§ TASK INPUT
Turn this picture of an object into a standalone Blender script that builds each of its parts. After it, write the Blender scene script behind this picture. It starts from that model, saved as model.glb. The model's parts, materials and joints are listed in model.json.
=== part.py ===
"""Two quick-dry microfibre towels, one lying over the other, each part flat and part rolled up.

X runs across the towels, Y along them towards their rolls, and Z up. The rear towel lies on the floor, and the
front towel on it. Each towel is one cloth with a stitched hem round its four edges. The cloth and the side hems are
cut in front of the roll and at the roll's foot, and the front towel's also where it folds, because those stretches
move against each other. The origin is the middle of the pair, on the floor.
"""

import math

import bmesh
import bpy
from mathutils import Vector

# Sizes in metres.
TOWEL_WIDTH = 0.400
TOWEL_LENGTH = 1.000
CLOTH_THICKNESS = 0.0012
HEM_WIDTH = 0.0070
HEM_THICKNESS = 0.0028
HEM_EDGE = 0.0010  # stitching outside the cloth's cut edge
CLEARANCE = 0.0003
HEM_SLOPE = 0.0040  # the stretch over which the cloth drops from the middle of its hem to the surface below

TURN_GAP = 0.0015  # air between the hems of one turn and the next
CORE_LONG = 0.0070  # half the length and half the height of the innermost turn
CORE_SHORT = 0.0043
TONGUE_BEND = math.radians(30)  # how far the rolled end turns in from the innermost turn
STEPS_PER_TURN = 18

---

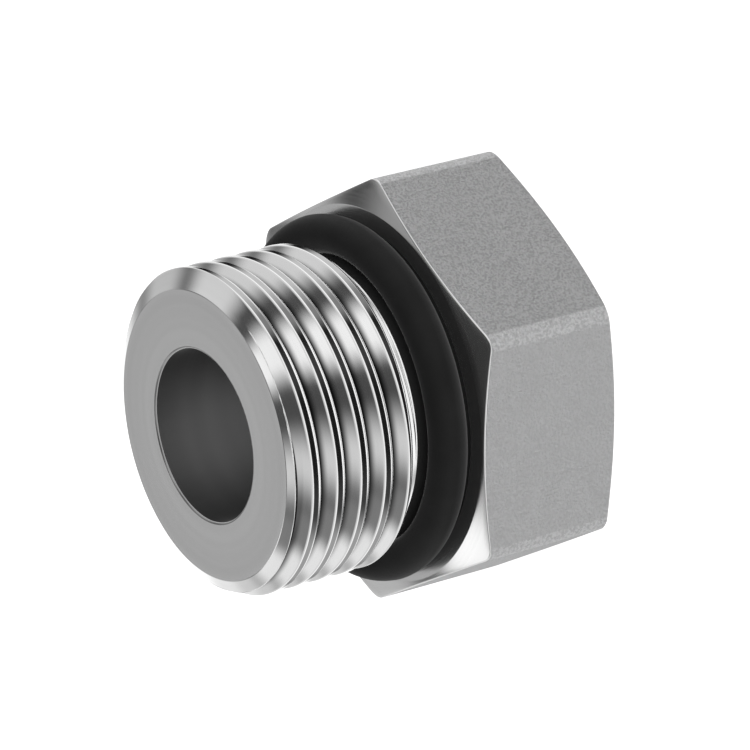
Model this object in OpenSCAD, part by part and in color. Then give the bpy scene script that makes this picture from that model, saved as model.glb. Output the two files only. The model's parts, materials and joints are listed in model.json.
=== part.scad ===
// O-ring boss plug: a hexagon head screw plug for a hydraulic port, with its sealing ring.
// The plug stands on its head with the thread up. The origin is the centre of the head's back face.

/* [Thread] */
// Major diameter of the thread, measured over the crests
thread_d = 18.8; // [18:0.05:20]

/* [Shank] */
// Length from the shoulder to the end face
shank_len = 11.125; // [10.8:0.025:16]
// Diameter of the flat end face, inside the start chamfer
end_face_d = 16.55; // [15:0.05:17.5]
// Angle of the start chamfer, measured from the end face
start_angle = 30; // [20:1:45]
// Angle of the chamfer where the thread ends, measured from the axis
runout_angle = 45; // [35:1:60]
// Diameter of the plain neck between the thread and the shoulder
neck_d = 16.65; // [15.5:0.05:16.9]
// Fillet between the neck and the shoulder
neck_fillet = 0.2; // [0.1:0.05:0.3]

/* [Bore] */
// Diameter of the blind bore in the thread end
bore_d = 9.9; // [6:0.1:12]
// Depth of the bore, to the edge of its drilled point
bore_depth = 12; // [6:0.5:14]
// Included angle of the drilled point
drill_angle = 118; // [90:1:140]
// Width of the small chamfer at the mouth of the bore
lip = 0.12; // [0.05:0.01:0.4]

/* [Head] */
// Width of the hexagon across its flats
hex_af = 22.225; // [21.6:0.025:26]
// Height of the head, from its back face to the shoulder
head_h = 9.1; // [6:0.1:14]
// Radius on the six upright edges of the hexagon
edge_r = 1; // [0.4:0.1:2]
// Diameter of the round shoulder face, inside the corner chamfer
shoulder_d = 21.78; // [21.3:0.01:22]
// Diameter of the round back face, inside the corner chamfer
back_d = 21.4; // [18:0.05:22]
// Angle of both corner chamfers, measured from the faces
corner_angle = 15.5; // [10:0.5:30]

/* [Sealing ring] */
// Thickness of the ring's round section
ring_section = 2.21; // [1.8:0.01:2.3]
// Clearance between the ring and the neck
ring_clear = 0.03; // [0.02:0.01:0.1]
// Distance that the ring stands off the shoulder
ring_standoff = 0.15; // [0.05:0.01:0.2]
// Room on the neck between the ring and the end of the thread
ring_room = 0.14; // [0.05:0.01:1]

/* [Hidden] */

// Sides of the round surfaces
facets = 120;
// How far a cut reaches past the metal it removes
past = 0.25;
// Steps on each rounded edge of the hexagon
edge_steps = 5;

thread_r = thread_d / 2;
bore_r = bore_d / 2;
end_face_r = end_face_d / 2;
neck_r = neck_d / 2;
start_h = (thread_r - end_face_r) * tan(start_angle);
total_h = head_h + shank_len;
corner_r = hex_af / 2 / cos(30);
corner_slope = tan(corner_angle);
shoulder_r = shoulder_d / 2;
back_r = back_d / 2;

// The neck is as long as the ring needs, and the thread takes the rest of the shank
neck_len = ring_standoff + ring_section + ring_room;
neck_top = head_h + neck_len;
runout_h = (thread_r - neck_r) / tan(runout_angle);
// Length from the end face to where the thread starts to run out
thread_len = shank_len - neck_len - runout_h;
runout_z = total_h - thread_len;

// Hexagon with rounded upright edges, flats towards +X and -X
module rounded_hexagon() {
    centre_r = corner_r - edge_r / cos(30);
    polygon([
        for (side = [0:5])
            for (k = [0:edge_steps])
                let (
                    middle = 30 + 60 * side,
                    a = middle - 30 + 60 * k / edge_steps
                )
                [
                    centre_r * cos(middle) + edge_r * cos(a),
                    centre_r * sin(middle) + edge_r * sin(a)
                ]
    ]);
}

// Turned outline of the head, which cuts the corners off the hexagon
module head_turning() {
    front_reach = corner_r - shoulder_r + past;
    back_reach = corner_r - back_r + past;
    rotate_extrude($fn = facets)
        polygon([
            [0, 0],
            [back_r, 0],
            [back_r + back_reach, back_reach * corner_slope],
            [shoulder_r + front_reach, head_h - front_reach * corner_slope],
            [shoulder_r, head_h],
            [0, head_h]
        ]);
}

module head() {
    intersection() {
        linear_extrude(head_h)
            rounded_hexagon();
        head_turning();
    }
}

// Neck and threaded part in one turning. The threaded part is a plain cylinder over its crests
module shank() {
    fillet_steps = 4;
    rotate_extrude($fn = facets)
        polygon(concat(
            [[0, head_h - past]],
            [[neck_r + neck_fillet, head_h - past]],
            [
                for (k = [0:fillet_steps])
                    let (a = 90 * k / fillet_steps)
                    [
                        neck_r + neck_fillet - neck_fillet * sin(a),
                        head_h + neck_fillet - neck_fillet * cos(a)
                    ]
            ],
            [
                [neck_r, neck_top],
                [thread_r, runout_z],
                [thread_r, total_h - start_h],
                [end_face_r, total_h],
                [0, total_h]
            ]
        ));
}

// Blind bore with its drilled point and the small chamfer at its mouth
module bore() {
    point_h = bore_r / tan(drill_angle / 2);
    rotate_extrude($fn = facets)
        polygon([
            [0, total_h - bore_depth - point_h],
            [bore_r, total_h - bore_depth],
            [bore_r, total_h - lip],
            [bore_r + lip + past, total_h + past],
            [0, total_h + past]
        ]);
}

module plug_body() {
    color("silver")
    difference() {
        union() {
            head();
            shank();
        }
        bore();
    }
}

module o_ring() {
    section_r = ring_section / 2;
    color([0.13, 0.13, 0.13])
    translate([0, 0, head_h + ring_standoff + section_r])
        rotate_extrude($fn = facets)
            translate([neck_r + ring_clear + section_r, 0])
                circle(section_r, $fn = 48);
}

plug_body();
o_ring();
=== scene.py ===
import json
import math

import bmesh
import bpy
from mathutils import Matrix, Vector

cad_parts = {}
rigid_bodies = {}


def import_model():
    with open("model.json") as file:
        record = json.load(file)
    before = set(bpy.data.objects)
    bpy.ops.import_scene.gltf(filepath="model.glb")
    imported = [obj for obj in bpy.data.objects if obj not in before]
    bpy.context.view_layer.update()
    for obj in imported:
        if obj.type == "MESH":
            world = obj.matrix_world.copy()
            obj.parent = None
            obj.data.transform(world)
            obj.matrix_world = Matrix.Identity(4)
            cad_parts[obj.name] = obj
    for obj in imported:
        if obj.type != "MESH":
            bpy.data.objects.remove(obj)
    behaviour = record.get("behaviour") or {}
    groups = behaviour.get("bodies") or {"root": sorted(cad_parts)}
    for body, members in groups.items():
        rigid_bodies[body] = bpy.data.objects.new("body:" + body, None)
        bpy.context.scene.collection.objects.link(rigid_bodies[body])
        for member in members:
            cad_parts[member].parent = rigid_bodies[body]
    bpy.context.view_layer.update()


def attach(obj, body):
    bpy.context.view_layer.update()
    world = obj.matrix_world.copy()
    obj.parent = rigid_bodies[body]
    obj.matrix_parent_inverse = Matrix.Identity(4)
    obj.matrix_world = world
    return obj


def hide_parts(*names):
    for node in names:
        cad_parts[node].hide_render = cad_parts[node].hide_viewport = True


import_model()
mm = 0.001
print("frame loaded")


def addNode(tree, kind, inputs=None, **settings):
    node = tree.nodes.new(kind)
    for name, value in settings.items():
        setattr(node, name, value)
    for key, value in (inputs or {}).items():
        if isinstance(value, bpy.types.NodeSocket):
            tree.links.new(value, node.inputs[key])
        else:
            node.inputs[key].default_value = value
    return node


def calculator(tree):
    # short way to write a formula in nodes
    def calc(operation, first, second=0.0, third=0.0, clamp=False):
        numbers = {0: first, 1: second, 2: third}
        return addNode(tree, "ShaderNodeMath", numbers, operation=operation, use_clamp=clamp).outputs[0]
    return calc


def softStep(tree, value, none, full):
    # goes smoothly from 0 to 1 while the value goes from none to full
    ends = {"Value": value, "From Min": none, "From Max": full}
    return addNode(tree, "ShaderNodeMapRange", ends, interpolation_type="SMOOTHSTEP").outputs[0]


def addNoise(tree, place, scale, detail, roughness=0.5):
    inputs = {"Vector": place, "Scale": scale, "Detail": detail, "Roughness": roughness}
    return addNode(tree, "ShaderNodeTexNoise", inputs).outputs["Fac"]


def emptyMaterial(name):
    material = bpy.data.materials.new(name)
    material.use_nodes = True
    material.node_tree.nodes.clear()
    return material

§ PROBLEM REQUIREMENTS
Extract verbatim only those lines that run from the line with "at its mouth" to the line with "obj.matrix_world = world", inclusive.

§ WRITTEN REPLY
// Blind bore with its drilled point and the small chamfer at its mouth
module bore() {
    point_h = bore_r / tan(drill_angle / 2);
    rotate_extrude($fn = facets)
        polygon([
            [0, total_h - bore_depth - point_h],
            [bore_r, total_h - bore_depth],
            [bore_r, total_h - lip],
            [bore_r + lip + past, total_h + past],
            [0, total_h + past]
        ]);
}

module plug_body() {
    color("silver")
    difference() {
        union() {
            head();
            shank();
        }
        bore();
    }
}

module o_ring() {
    section_r = ring_section / 2;
    color([0.13, 0.13, 0.13])
    translate([0, 0, head_h + ring_standoff + section_r])
        rotate_extrude($fn = facets)
            translate([neck_r + ring_clear + section_r, 0])
                circle(section_r, $fn = 48);
}

plug_body();
o_ring();
=== scene.py ===
import json
import math

import bmesh
import bpy
from mathutils import Matrix, Vector

cad_parts = {}
rigid_bodies = {}


def import_model():
    with open("model.json") as file:
        record = json.load(file)
    before = set(bpy.data.objects)
    bpy.ops.import_scene.gltf(filepath="model.glb")
    imported = [obj for obj in bpy.data.objects if obj not in before]
    bpy.context.view_layer.update()
    for obj in imported:
        if obj.type == "MESH":
            world = obj.matrix_world.copy()
            obj.parent = None
            obj.data.transform(world)
            obj.matrix_world = Matrix.Identity(4)
            cad_parts[obj.name] = obj
    for obj in imported:
        if obj.type != "MESH":
            bpy.data.objects.remove(obj)
    behaviour = record.get("behaviour") or {}
    groups = behaviour.get("bodies") or {"root": sorted(cad_parts)}
    for body, members in groups.items():
        rigid_bodies[body] = bpy.data.objects.new("body:" + body, None)
        bpy.context.scene.collection.objects.link(rigid_bodies[body])
        for member in members:
            cad_parts[member].parent = rigid_bodies[body]
    bpy.context.view_layer.update()


def attach(obj, body):
    bpy.context.view_layer.update()
    world = obj.matrix_world.copy()
    obj.parent = rigid_bodies[body]
    obj.matrix_parent_inverse = Matrix.Identity(4)
    obj.matrix_world = world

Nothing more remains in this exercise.